El genio, el dinero y la decadencia


JUSTO NAVARRO
El País


Tenía Fitzgerald el sentido de culpa que sólo consiguen los alcohólicos y los católicos. Era católico y bebedor, pero, cuando murió en 1940, le fue negada la sepultura en tierra bendecida, a pesar de que había pasado su vida arrepintiéndose, deseoso de enmienda y perdón en cada resaca, ese momento de anhelada pureza, cuando uno se promete no volver a caer, como después de pasar por el confesionario. Se arrepentía de sus éxitos como cuentista popular y se arrepentía de no vender, triunfante a sus 23 años con A este lado del paraíso, la novela más leída en las bibliotecas públicas en 1921. "Creo", apuntó Edmund Wilson, "que nadie ha escrito con tanta hondura la historia de la juventud de nuestra generación".

Y luego escribió una de las grandes novelas de su época, El gran Gatsby, historia de amor loco en tiempos de alegre exhibicionismo del dinero, casi como ahora mismo. A Fitzgerald le fascinaban los ricos, a quienes en el fondo despreciaba con todo el vigor de la envidia. La heroína de El gran Gatsby, Daisy Buchanan, tiene la voz luminosa, especial: "Her voice is full of money", explica Jay Gatsby, su enamorado, en un momento de lucidez. Y ésa es la voz que suena cuando Daisy, en plena crisis de aburrimiento, dice: "¿Qué vamos a hacer con nosotros esta tarde, y al día siguiente, y en los próximos treinta años?". Estaba citando sin saberlo La tierra baldía, de T. S. Eliot, a quien gustó mucho la novela.

Entonces vino el desastre económico internacional, la crisis, el crash, el crack, y Fitzgerald se vio acabado, disipado, derrotado en su manía de ser popular y millonario a la mayor velocidad posible. Coincidiendo con el desplome de la Bolsa, su mujer sufrió un hundimiento mental que la llevó al manicomio. Puesto que su vida y su obra coincidían prodigiosamente con los ciclos históricos, Fitzgerald pensaba que todo el mundo sufría el mismo síndrome y, quizá para consolarse, a un amigo le confió que veía a Hemingway "tan destruido como yo". La única diferencia, según Fitzgerald, era que Hemingway había caído en la megalomanía, mientras que a él lo aplastaba la tristeza.

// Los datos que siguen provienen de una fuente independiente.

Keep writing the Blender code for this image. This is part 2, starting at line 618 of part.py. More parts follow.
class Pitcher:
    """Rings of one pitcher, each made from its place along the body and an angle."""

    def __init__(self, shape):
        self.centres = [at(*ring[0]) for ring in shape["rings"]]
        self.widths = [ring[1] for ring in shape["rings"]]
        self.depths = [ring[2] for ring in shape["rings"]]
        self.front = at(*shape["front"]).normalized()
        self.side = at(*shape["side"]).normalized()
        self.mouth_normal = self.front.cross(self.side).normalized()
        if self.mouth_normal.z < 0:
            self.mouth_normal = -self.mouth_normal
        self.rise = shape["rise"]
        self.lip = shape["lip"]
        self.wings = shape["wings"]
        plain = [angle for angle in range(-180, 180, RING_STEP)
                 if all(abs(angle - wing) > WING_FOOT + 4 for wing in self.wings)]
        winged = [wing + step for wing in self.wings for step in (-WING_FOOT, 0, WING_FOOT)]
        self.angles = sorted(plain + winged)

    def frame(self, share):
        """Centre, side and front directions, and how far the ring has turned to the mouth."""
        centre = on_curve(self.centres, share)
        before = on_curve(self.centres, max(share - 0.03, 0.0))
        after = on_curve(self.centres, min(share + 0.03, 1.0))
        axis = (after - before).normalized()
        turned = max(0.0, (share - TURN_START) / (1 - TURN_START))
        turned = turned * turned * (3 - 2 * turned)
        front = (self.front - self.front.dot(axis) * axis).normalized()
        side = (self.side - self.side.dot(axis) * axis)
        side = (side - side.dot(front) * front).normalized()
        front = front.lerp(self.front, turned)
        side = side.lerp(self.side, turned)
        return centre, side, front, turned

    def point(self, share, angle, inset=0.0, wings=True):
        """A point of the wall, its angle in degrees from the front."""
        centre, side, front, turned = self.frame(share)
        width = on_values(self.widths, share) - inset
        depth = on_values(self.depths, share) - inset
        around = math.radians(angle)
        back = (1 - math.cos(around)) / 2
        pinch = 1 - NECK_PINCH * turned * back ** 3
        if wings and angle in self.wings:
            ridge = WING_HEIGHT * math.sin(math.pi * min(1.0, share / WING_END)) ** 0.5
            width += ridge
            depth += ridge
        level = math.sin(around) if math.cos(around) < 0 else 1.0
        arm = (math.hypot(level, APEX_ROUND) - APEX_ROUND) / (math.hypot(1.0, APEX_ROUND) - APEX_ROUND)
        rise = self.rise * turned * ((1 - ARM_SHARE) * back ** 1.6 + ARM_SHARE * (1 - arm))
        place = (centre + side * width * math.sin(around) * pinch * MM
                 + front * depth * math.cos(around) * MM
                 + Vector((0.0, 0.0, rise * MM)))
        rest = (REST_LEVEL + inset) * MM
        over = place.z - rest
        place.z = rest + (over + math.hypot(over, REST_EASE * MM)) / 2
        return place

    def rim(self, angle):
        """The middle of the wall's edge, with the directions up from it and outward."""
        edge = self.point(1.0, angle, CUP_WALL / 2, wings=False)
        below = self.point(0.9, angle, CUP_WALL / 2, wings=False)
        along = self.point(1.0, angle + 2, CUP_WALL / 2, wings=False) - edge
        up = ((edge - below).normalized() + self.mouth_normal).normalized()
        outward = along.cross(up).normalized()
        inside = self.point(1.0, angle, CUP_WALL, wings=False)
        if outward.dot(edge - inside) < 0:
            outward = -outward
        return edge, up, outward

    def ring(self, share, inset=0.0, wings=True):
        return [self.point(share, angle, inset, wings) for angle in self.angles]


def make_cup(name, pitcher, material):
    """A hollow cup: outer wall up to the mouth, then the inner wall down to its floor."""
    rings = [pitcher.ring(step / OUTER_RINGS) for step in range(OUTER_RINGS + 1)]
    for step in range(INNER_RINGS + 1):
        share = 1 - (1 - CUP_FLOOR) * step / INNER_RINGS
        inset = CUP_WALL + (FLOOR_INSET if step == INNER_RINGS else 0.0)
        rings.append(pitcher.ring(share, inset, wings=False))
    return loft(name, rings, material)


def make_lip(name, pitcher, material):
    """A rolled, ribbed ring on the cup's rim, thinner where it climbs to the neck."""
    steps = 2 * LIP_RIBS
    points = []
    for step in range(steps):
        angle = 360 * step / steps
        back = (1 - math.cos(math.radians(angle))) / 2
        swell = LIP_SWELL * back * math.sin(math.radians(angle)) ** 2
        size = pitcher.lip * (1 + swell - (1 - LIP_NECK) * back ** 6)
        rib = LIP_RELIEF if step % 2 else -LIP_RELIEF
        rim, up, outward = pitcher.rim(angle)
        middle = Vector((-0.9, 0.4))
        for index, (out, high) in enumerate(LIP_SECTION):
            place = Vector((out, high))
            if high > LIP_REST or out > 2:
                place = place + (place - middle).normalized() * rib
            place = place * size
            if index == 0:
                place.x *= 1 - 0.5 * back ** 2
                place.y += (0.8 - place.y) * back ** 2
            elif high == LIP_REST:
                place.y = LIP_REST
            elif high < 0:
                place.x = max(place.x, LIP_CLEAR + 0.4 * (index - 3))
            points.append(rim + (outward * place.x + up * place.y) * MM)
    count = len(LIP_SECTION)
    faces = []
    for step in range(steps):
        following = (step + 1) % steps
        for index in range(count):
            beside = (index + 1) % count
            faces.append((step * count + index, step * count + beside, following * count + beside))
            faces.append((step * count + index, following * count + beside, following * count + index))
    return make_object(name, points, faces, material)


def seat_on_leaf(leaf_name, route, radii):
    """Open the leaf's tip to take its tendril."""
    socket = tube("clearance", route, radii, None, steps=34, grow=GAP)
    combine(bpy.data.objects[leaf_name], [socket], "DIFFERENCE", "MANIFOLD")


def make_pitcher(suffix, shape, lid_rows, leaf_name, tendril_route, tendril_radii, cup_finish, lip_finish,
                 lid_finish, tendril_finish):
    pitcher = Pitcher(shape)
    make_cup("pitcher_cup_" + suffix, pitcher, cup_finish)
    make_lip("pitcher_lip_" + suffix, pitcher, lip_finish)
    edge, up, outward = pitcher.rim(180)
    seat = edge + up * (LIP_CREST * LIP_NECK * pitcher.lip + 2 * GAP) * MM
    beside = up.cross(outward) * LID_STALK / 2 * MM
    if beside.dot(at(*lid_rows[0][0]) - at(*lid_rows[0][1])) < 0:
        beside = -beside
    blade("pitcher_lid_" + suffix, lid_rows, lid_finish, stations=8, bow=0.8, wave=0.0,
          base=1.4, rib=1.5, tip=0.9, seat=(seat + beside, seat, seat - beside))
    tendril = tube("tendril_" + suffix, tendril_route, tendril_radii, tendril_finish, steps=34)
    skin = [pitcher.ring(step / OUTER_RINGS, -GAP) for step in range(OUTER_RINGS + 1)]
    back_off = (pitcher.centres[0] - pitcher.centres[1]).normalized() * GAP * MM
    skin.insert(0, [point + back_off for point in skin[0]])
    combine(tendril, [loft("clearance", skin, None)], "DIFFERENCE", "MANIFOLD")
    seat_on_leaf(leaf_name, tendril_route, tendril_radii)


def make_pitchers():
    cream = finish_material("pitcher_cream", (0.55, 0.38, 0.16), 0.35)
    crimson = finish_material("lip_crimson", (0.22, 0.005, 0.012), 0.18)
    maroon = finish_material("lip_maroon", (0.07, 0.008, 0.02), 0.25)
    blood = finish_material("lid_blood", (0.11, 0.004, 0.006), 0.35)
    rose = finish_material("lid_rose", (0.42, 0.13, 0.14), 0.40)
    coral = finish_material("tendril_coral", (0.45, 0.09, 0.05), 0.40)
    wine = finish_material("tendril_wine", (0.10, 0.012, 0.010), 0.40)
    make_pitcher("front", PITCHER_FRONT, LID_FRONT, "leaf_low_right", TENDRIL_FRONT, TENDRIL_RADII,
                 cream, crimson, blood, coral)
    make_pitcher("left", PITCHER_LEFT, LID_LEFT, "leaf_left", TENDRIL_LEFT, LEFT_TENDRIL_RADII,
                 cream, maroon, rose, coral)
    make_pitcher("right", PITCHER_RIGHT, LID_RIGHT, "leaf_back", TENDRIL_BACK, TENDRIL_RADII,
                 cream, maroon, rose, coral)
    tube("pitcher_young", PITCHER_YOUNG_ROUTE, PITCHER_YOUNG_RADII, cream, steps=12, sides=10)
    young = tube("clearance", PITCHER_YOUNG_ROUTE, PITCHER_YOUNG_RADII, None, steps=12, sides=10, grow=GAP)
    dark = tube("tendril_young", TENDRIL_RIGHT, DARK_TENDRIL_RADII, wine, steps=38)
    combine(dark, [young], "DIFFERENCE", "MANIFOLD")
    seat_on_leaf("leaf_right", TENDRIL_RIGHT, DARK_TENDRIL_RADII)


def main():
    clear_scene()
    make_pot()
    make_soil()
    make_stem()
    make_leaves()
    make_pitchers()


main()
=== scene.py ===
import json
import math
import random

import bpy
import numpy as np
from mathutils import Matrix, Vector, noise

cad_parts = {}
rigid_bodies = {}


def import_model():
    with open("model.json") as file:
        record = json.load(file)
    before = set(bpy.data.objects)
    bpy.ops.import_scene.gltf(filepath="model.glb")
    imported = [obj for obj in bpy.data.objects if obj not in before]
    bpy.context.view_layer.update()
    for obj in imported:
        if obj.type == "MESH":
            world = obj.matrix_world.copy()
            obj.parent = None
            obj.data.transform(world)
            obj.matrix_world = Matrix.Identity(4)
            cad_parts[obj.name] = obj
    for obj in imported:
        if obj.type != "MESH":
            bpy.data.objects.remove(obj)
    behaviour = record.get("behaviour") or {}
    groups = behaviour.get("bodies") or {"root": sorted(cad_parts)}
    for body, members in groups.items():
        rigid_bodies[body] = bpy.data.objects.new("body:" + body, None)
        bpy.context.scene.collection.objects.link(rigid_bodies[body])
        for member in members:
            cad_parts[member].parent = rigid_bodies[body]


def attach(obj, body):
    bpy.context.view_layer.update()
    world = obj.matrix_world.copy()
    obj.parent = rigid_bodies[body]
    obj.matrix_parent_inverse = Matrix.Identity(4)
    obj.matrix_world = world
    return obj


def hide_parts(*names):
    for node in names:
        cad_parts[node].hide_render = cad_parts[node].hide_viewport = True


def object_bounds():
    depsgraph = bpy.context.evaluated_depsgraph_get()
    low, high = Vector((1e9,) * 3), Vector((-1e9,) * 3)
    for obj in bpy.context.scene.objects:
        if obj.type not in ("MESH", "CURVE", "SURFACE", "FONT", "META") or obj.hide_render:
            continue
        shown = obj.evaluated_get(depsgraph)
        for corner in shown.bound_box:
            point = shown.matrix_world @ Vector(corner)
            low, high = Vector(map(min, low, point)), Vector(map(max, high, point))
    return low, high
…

Vendió cuentos a precios fantásticos a las mejores revistas: hablaba de aventuras, jergas y modas de los hijos de su tiempo sin poner demasiado nerviosos a los padres. Aquellas fábulas de hace ya casi un siglo han llegado hasta hoy, en películas, en canciones como 'Berenice se corta el pelo', del álbum Liberation, de The Divine Comedy. Escribir cuentos no le gustaba. Lo hacía por dinero, para escribir novelas, o eso decía Fitzgerald, que sabía reírse de sí mismo. Un personaje de su segunda novela, Hermosos y malditos, se quejaba: "En todas partes encuentro niñas tontas que me preguntan si he leído A este lado del paraíso". Avisó de que la novela, "el medio más sólido y dúctil de comunicar ideas y emociones", cedía su puesto a Hollywood. La palabra escrita era derrocada por las imágenes.

En 1922 vaticinó en una carta a su amigo Edmund Wilson el futuro esplendor de Nueva York como capital mundial de la cultura: la cultura sigue al dinero. "Seremos los romanos de las próximas generaciones", dijo el profeta Fitzgerald, antes de irse a Europa, donde la vida salía barata. Sus hazañas alcohólicas europeas superaron a las neoyorquinas. Cuando llegó la crisis, empezó a leer a Marx, como si viviera hoy mismo. Francis Scott Fitzgerald sigue vigente, como el genio, el dinero, la diversión, la conciencia de que todo se va y decae, hecho físico incontestable e irreparable. ¿No se puede repetir el pasado? ¡Claro que se puede!, decía Jay Gatsby, el fantástico, antes de ser arrasado por el presente.